The shares dropped the most in more than five years after Stephenson said AT&T is disconnecting more home-phone and high- speed Internet customers for failing to pay their bills.
This caused the shareholders great suffering; the stock has dropped over 4% today. Perhaps it was the comment that management hoped for increased sales to small businesses that did it.

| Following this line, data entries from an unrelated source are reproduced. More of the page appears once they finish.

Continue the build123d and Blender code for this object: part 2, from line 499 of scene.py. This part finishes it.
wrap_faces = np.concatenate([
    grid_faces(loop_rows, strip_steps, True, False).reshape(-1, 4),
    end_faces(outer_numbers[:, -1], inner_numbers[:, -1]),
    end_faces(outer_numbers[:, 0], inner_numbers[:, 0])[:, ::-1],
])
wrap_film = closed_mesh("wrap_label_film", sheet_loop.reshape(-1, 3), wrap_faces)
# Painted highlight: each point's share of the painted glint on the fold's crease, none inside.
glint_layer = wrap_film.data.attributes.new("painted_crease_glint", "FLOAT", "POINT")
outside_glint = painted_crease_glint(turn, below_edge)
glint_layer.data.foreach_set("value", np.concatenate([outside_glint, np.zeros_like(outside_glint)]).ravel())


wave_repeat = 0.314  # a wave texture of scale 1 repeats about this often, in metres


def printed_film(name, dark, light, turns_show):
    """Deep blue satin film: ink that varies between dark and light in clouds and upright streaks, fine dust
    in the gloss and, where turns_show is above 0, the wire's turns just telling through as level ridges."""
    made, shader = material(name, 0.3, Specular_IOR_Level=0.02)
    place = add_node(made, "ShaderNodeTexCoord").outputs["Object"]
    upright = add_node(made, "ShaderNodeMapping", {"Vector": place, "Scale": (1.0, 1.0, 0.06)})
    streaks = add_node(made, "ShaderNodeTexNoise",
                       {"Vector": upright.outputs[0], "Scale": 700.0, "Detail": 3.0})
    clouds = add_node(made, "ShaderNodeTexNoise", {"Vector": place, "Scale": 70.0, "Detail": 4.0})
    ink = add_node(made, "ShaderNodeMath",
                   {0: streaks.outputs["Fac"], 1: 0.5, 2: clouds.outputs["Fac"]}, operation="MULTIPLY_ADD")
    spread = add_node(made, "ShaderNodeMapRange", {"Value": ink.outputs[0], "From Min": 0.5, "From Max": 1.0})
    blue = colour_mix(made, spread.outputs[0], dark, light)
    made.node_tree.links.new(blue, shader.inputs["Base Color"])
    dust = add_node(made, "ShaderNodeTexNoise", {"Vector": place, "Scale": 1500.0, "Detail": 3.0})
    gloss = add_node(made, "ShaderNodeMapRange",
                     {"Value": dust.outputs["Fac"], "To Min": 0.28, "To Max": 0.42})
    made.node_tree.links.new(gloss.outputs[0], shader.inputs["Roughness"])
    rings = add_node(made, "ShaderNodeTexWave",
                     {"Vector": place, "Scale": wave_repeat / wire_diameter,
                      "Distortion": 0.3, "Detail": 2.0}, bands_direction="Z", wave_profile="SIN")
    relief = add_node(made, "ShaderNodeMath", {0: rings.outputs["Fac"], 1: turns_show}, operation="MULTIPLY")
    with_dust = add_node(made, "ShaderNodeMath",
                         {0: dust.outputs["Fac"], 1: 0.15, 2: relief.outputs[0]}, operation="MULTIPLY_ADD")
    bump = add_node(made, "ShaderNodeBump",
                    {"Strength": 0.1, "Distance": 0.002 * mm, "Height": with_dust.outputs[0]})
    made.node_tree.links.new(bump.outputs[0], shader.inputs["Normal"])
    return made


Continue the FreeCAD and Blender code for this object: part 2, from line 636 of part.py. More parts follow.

Consumer credit G.19 for November was released today. As of November, revolving credit had already increased more than 41 billion from the ending point of 2006. Revolving credit is one area in which you can really see the effect of the housing bust. During the boom revolving credit didn't grow much because everyone was cashing out. Here's how it looks so far (I am using NSA numbers):
2002-2003 +22.7
2003-2004 +31.8
2004-2005 +26.3
2005-2006 +52.3 (note that 2006 started the initial problems with subprime)
2006-2007 (Nov) +40.7
For several years the Nov/Dec increase has always been an NSA 20 billion plus, so I am expecting the 2006-2007 total change to reach at least 58 billion. In 2004, the Nov/Dec increase in revolving credit was more than 30 billion. It is not that consumers are charging more on credit cards that is making the revolving credit total increase faster; it is that they are less able to pay the balance off through refis.

When consumers get the Christmas CC bills I don't think AT&T's payments are going to start coming in any faster!